A related issue to organization is the concept of chunking or grouping pieces of data into units.

  1. Long-term memory (LTM) is also called preconscious and unconscious memory in Freudian terms. Preconscious means that the information is relatively easily recalled (although it may take several minutes or even hours) while unconscious refers to data that is not available during normal consciousness.

There are several examples of elaboration that are commonly used in the teaching/learning process:

  • imaging--creating a mental picture;
  • metod of loci---(locations)--ideas or things to be remembered are connected to objects located in a familiar location;
  • Peg word--method (number, rhyming schemes)--ideas or things to be remembered are connected to specific words (e.g., one-bun, two-shoe, three-tree, etc.)
  • Rhymig---(songs, phrases)--information to be remembered is arranged in a rhyme
  • Initial letter --the first letter of each word in a list is used to make a sentence

Cognitive development theory:

Another approach to viewing the ways in which information is processed in humans was suggested by Jean Piaget in what is called the Piaget's Cognitive Development Theory.

Piaget developed his model based on development and growth.

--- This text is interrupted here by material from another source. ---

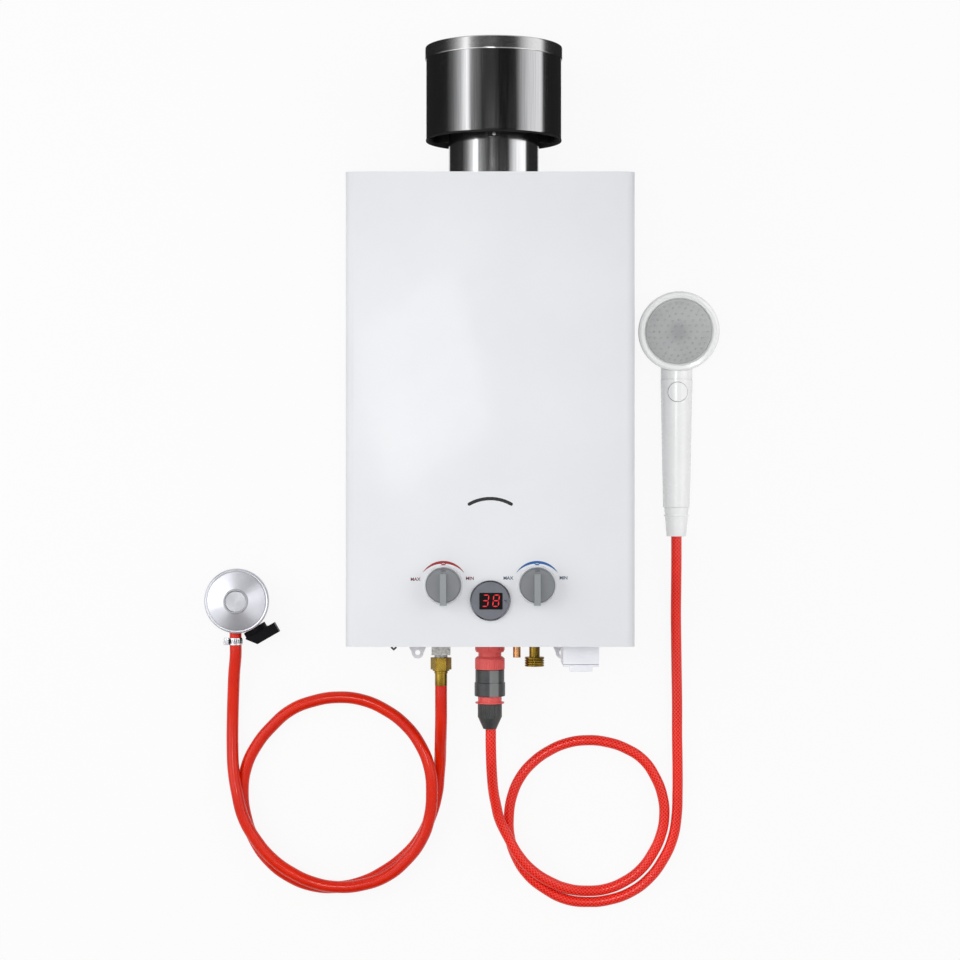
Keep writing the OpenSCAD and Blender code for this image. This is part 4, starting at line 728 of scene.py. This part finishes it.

He identified four different stages between different age brackets characterized by the type of information and by a distinctive thought process.

The four stages are:

  1. The sensor motor (from birth to 2 years)- During the sensor motor stage, newborns and toddlers rely on their senses for information processing to which they respond with reflexes.
  2. Preoperational (2–6 years) - In the preoperational stage, children learn through imitation and remain unable to take other people's point of view.
  • concrete operational (6–11 years)- The concrete operational stage is characterized by the developing ability to use logic and to consider multiple factors to solve a problem
  1. formal operational periods (11 years and older)- The last stage is the formal operational, in which preadolescents and adolescents begin to understand abstract concepts and to develop the ability to create arguments and counter arguments

Jean Piaget's famous stages of cognitive development is the theory looking at

  • How children grow intellectually
  • Understanding how children think at different stages of development
  • Knowing how children are capable of at each point of their growth.

At the very heart of cognitive psychology is the idea of information processing.  Cognitive psychology compares the human mind to a computer, suggesting that we too are information processors and that it is possible and desirable to study the internal mental / meditational processes that lie between the stimuli (in our environment) and the response we make.

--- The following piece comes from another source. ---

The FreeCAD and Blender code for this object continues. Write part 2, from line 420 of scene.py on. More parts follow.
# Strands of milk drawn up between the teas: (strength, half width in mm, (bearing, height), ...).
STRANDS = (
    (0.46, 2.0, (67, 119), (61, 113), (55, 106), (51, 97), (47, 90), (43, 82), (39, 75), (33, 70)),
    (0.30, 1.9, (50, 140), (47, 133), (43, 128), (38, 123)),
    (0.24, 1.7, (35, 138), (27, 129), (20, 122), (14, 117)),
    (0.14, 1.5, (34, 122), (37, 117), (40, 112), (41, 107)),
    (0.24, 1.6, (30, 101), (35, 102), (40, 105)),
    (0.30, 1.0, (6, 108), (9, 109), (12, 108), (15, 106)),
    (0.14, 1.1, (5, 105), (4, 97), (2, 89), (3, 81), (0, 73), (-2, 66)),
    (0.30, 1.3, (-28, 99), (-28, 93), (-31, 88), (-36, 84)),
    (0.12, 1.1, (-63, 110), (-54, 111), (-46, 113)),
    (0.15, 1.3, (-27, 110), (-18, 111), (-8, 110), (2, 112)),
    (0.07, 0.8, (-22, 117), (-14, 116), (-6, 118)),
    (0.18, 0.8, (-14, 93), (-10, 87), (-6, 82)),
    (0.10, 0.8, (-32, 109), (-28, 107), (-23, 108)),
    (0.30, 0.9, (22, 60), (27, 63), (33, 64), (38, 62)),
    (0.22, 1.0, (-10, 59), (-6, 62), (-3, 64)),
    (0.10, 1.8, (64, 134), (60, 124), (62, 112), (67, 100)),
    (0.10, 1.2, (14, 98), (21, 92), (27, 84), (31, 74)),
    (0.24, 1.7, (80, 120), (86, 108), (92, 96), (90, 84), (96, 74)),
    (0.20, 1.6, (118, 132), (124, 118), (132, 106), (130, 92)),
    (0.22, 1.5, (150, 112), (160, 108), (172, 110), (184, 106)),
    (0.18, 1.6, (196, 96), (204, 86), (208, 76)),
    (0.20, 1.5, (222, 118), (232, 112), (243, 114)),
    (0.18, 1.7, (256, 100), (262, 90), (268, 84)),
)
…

Within the field of cognitive psychology, information processing is an approach to the goal of understanding human thinking in relation to how they process the same kind of information as computers).

Cognitive psychology sees the individual as a processor of information, in much the same way that a computer takes in information and follows a program to produce an output. Information processing as a model for human thinking and learning. ). The approach treats cognition as essentially computational in nature, with mind being the software and the brain being the hardware.

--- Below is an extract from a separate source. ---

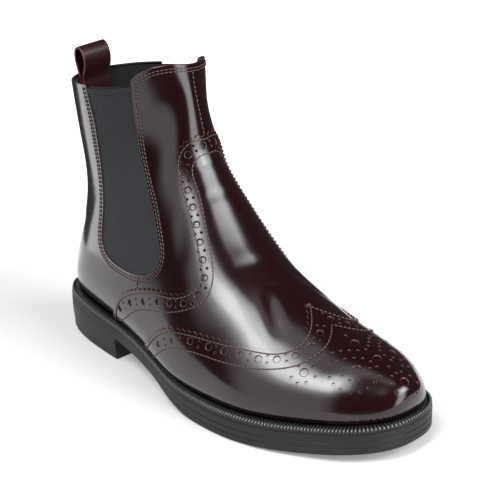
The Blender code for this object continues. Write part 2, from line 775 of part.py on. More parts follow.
def build_sole(feather):
    """Make outsole, heel, welt and insole."""
    rubber = material("rubber", (0.045, 0.047, 0.050), 0.5)
    board = material("lining board", (0.30, 0.24, 0.19), 0.8)
    welt_top = lambda y: seam_height(y)
    welt_floor = lambda y: seam_height(y) - WELT_THICKNESS
    outsole_top = lambda y: welt_floor(y) - SKIN_GAP
    edge = outline(feather, 1.0)
    notch = outline(feather, 1.0, -GROOVE_DEPTH)

    def between(share):
        return lambda y: underside(y) + share * (outsole_top(y) - underside(y))

    def groove(share, below):
        return lambda y: between(share)(y) + below * 0.5 * GROOVE_WIDTH

    levels = [(edge, outsole_top)]
    for share in (0.62, 0.32):
        levels.append((edge, groove(share, 1.0)))
        levels.append((notch, between(share)))
        levels.append((edge, groove(share, -1.0)))
    levels.append((edge, underside))
    outsole = plate_body("outsole", levels, OUTLINE_STEPS, rubber, collection_for("outsole"))

    heel_top = lambda y: underside(y) - SKIN_GAP
    breast = float(y_of(HEEL_SHARE))
    foot = outline(feather, 1.0, -HEEL_TAPER)
    lift_notch = outline(feather, 1.0, -0.8 * HEEL_TAPER - GROOVE_DEPTH)
    flat = lambda height: (lambda y: np.full(np.shape(y), height))
    heel_levels = [
        (edge, heel_top),
        (foot, flat(TOP_LIFT + 0.5 * GROOVE_WIDTH)),
        (lift_notch, flat(TOP_LIFT)),
        (foot, flat(TOP_LIFT - 0.5 * GROOVE_WIDTH)),
        (foot, flat(0.0)),
    ]
    heel = plate_body("heel", heel_levels, 16, rubber, collection_for("heel"), front=breast)

    rim = outline(feather, 1.0, -WELT_SET)
    bed = outline(feather, 0.0, SKIN_GAP)
    corners = [(bed, welt_top), (rim, welt_top), (rim, welt_floor), (bed, welt_floor)]
    welt = ring_body("welt", corners, OUTLINE_STEPS, rubber, collection_for("welt"))

    inside = outline(feather, 0.0, -WALL - INSOLE_PLAY)
    insole_floor = lambda y: outsole_top(y) + SKIN_GAP
    insole_top = lambda y: insole_floor(y) + INSOLE_THICKNESS
    insole = plate_body("insole", [(inside, insole_top), (inside, insole_floor)], 26, board,
                        collection_for("insole"))
    return outsole, heel, welt, insole, outsole_top


def build_upper(outsole_top, cutters):
    """Make the leather shell with its two notches, and the layers over it."""
    leather = material("leather", (0.075, 0.014, 0.018), 0.25)
    elastic = material("elastic", (0.050, 0.052, 0.056), 0.85)
    floor = lambda y: outsole_top(y) + SKIN_GAP
    upper = shell_body("upper", 0.0, -WALL, leather, collection_for("upper"), lower=floor)
    notch = drawn(GUSSET)
    reach = 0.09 * BALL_WIDTH
    far = 0.75 * BALL_WIDTH
    shrunk = moved_line(notch, -SKIN_GAP)
    top = side_point(np.array([0.17, 0.304]), np.array([1.0, 1.0]), np.array([0.258, 0.385]))
    top_line = np.stack([top[0], top[1] - GUSSET_DROP], 1)
    lowered = clipped_below(shrunk, top_line)
    for side, low_x, high_x in (("outer", -far, -reach), ("inner", reach, far)):
        cutter = prism_body(side + " notch", notch, low_x, high_x, cutters)
        cut(upper, cutter, "DIFFERENCE")
        gusset = gusset_body("gore_" + side, side, elastic)
        window = prism_body(side + " window", lowered, low_x, high_x, cutters)
        cut(gusset, window, "INTERSECT")

    vamp = shell_body("vamp_overlay", SKIN_GAP + VAMP_THICKNESS, SKIN_GAP, leather,
                      collection_for("vamp_overlay"))
    cap = shell_body("wing_cap", SKIN_GAP + CAP_THICKNESS, SKIN_GAP, leather, collection_for("wing_cap"))
    vamp_line = drawn(VAMP_EDGE)
    cap_line = drawn(CAP_EDGE)
    toe_y = float(y_of(1.15))
    floor_z = -HEEL_HEIGHT
    front = [(toe_y, float(cap_line[-1, 1])), (toe_y, floor_z), (float(cap_line[0, 0]), floor_z)]
    cap_area = np.concatenate([cap_line, np.array(front)])
    cap_window = prism_body("cap window", cap_area, -far, far, cutters)
    cut(cap, cap_window, "INTERSECT")
    vamp_front = moved_line(cap_line, -SKIN_GAP)
    vamp_area = np.concatenate([vamp_line, vamp_front[::-1]])
    vamp_window = prism_body("vamp window", vamp_area, -far, far, cutters)
    cut(vamp, vamp_window, "INTERSECT")
    for layer in (vamp, cap):
        trim_foot(layer, cutters)
    return upper


def trim_foot(layer, cutters):
    """Cut a layer off just above the welt's top."""
    forward = np.linspace(-0.10, 1.10, 49)
    y = y_of(forward)
    z = seam_height(y) + 2 * SKIN_GAP
    area = np.stack([y, z], 1).tolist()
    area += [(float(y[-1]), -HEEL_HEIGHT), (float(y[0]), -HEEL_HEIGHT)]
    cutter = prism_body(layer.name + " foot", np.array(area), -BALL_WIDTH, BALL_WIDTH, cutters)
    cut(layer, cutter, "DIFFERENCE")


def gusset_body(name, side, elastic):
    """Make the elastic's sheet, larger than its window, on one side."""
    rows = np.linspace(0.44, 0.90, 15)
    turns = np.linspace(0.06, 0.42, 10)
    if side == "inner":
        turns = 1.0 - turns[::-1]
    along = np.repeat(rows[:, None], len(turns), axis=1)
    around = np.repeat(turns[None, :], len(rows), axis=0)
    outer, _ = grid_points(along, around, -GUSSET_RECESS)
    inner, _ = grid_points(along, around, -GUSSET_RECESS - GUSSET_THICKNESS)
    row_count, column_count = along.shape
    points = list(outer.reshape(-1, 3)) + list(inner.reshape(-1, 3))
    count = row_count * column_count
    faces = []
    for row in range(row_count - 1):
        for column in range(column_count - 1):
            a = row * column_count + column
            face = (a, a + 1, a + column_count + 1, a + column_count)
            faces.append(face)
            faces.append(tuple(corner + count for corner in face[::-1]))
    border = [column for column in range(column_count)]
    border += [row * column_count + column_count - 1 for row in range(1, row_count)]
    border += [(row_count - 1) * column_count + column for column in range(column_count - 2, -1, -1)]
    border += [row * column_count for row in range(row_count - 2, 0, -1)]
    for a, b in zip(border, border[1:] + border[:1]):
        faces.append((b, a, a + count, b + count))
    return mesh_object(name, points, faces, elastic, collection_for(name))


def side_y(along, x):
    """Return the y where the back of a section passes a distance x from the middle."""
    turns = np.linspace(0.0, 0.24, 60)
    if x > 0:
        turns = (1.0 - turns) % 1.0
    points = last_points(np.array([along]), turns[None])[0]
    order = np.argsort(points[:, 0])
    return np.interp(x, points[order, 0], points[order, 1])


def build_loop():
    """Make the pull loop: a strap folded into a drop that stands in the back of the collar."""
    leather = material("loop leather", (0.070, 0.014, 0.018), 0.3)
    along = collar_along(np.array([0.0]), open_span()[1])
    rim = last_points(along, np.array([[0.0]]))[0, 0]
    below = last_points(along - 0.03, np.array([[0.0]]))[0, 0]
    down = (below - rim) / np.linalg.norm(below - rim)
    ahead = np.array([0.0, -1.0, 0.0])
    bow = 0.0
    for lower in (0.0, 0.03, 0.06):
        centre = last_points(along - lower, np.array([[0.0]]))[0, 0]
        for sign in (-1.0, 1.0):
            edge = side_y(float(along[0]) - lower, sign * 0.5 * LOOP_WIDTH)
            bow = max(bow, float(centre[1] - edge))
    start = rim + ahead * (bow + WALL + LOOP_THICKNESS + 2 * SKIN_GAP)
    shape = (
        # ahead share of the depth, up share of the height
        (-0.02, 0.00), (-0.18, 0.22), (-0.40, 0.52), (-0.46, 0.76), (-0.34, 0.94), (-0.10, 1.00),
        (0.20, 0.93), (0.46, 0.72), (0.54, 0.48), (0.44, 0.20), (0.30, 0.00),
    )
    path = [start + down * LOOP_TAIL * share for share in (1.0, 0.66, 0.33)]
    for share_ahead, share_up in shape:
        path.append(start + ahead * share_ahead * LOOP_DEPTH + np.array([0, 0, share_up * LOOP_HEIGHT]))
    path += [start + down * LOOP_TAIL * share + ahead * 0.31 * LOOP_DEPTH for share in (0.33, 0.66, 1.0)]
    path = np.array(path)
    fine = smooth_path(path, 26)
    tangent = np.gradient(fine, axis=0)
    normal = np.stack([np.zeros(len(fine)), -tangent[:, 2], tangent[:, 1]], 1)
    normal = normal / np.linalg.norm(normal, axis=1)[:, None]
    points = []
    for centre, across in zip(fine, normal):
        for x, side in ((-0.5, -0.5), (0.5, -0.5), (0.5, 0.5), (-0.5, 0.5)):
            place = centre + across * side * LOOP_THICKNESS
            points.append(place + np.array([x * LOOP_WIDTH, 0.0, 0.0]))
    faces = [(3, 2, 1, 0)]
    for i in range(len(fine) - 1):
        for j in range(4):
            a, b = 4 * i + j, 4 * i + (j + 1) % 4
            faces.append((a, b, b + 4, a + 4))
    end = 4 * (len(fine) - 1)
    faces.append((end, end + 1, end + 2, end + 3))
    return mesh_object("pull_loop", points, faces, leather, collection_for("pull_loop"))


def smooth_path(points, count):
    """Return a smooth path through points with count even steps."""
    run = np.concatenate([[0.0], np.cumsum(np.linalg.norm(np.diff(points, axis=0), axis=1))])
    fine = natural_spline(run, points, np.linspace(0.0, run[-1], 40 * count))
    length = np.concatenate([[0.0], np.cumsum(np.linalg.norm(np.diff(fine, axis=0), axis=1))])
    even = np.linspace(0.0, length[-1], count + 1)
    return np.stack([np.interp(even, length, fine[:, i]) for i in range(3)], 1)


def main():
    """Clear the scene and build every piece."""
    for leftover in list(bpy.data.objects):
        bpy.data.objects.remove(leftover)
    cutters = collection_for("cutters")
    feather = feather_line()
    *_, outsole_top = build_sole(feather)
    build_upper(outsole_top, cutters)
    build_loop()


main()
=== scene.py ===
"""Winged brogue ankle boot for the right foot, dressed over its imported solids.

Every leather piece, hole, stitch and elastic lies on one surface, the last, which is worked out here from
the same sections as the solids. Lengths are in metres, +z is up, the toe points to -y and the inner side
of the foot is +x. A spot on the last is (along, around): along runs from 0 at the toe's tip to 1 above the
collar, around from 0 at the back or under the foot, over the outer side, to 0.5 on the crest, and on over
the inner side to 1.
"""
from __future__ import annotations

import logging
import math
from dataclasses import dataclass, field
from enum import Enum
from typing import Callable, Mapping, Sequence, Union

import bpy
import numpy as np
from mathutils import Matrix, Vector
from mathutils.geometry import delaunay_2d_cdt
from mathutils.kdtree import KDTree


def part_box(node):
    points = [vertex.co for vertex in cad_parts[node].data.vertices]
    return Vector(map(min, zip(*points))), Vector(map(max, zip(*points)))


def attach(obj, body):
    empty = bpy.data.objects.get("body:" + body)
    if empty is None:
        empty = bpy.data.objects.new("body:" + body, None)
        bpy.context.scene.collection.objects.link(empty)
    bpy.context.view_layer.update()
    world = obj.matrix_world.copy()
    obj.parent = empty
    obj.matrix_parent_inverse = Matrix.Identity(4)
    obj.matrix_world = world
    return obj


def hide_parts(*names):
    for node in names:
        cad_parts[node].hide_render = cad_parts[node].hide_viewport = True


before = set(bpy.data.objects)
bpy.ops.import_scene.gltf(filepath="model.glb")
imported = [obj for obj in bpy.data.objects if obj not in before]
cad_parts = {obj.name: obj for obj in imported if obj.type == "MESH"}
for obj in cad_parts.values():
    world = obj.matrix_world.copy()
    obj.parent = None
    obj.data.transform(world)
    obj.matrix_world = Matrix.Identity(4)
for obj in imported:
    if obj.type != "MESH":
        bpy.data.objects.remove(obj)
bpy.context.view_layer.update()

log = logging.getLogger("boot")

BODY = "root"
MM = 0.001
RAD = 180.0 / math.pi

Array = np.ndarray
Scalar = Union[float, "Socket"]


@dataclass(frozen=True)
class LastSizes:
    """The driving sizes of the last, shaft and sole, as in the solids."""

    length: float = 0.262
    ball_width: float = 0.0922
    instep_height: float = 0.1196
    shaft_rise: float = 0.0814
    wall: float = 0.0022
    heel_height: float = 0.0234
    forepart_height: float = 0.01375
    toe_spring: float = 0.0067
    welt_lip: float = 0.0005
    origin_share: float = 0.135


# Height of the seam between sole and leather: shares of heel height, forepart height and toe spring
SOLE_LINE = (
    # forward, heel, forepart, spring
    (0.00, 1.000, 0.000, 0.00),
    (0.12, 0.990, 0.010, 0.00),
    (0.24, 0.834, 0.166, 0.00),
    (0.36, 0.590, 0.410, 0.00),
    (0.48, 0.160, 0.840, 0.00),
    (0.58, 0.000, 1.000, 0.00),
    (0.66, 0.000, 1.000, 0.02),
    (0.78, 0.000, 1.000, 0.18),
    (0.90, 0.000, 1.000, 0.56),
    (1.00, 0.000, 1.000, 1.00),
)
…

Information processing models consist of a series of stages:

* Input processes are concerned with the analysis of the stimuli.

* Storage processes cover everything that happens to stimuli internally in the brain and can include coding and manipulation of the stimuli.

* Output processes are responsible for preparing an appropriate response to a stimulus.

The Triarchic theory of intelligence was formulated by Robert J. Sternberg a prominent figure in the research of human intelligence and is one of the models that describe the way in which we process the information.

Sternberg's definition of human intelligence is mental activity directed toward purposive adaptation to, selection and shaping of, real-world environments relevant to one's life.

Sternberg's theory of intelligence is made up of three different components: creative, analytical, and practical abilities:

  1. Creativeness is the ability to have new original ideas
  2. Being analytical can help a person decide whether the idea is a good one or not.
  3. Practical abilities are used to implement the ideas and persuade others of their value

In Sternberg's theory information processing is made up of three different parts:

  1. Meta-components- are used for planning and evaluating problems. E.g. First you have to decide what you want to draw, and then plan and sketch it out.
  2. Performance components follow the orders of the meta-components. E.g. During this process you would be monitoring how it is going, and if it is what you really wanted to accomplish
  3. Knowledge-acquisition components learn how to solve the problems. E.g. be learning how to draw what you want to draw.

These processes move from higher-order executive functions to lower order functions.

Criticize:

  • Psychologist Linda Gottfredson criticizes the unempirical nature of Triarchic theory and argues that
  • It is absurd to assert that traditional Intelligence tests are not measuring practical intelligence. What Sternberg calls practical intelligence is not a broad aspect of cognition at all but simply a specific set of skills people learn to cope with a specific environment.

Here we can conclude that cognitive abilities vary according to our development and stages in life. It is at the adult stage that we are better able to be better planners, process and comprehend abstract concepts, and evaluate risks and benefits more aptly than an adolescent or child would be able to. Neisser (1967 / 2014) put together the findings of psychology dealing with information processing (perception, attention, memory (memorization, recollection and forgetting), knowledge, thinking, problem solving,language, and behaviour) by humans (Behaviorists mainly studied animals), thus starting the so-called cognitive revolution. He turned numerous separate discoveries of psychology into a holistic system. He, for example, integrated into Cognitive science Barlette’s (1932) view on constructive processing which was based on a person’s set of schemas. This makes cognitive psychology closely related to student-centered pedagogy, as it revealed that getting new knowledge depends on the knowledge that a particular student already has. Neisser (1967 / 2014, p. 288-289) sums up that the primary processes involve information processing (the information stores in humans’ minds are based on previous constructive actions), while secondary processes involve experiences (recollection of what is known to the person and applying that knowledge).The thoughts / ideas are formed from the stored information based on experiences that a person has had.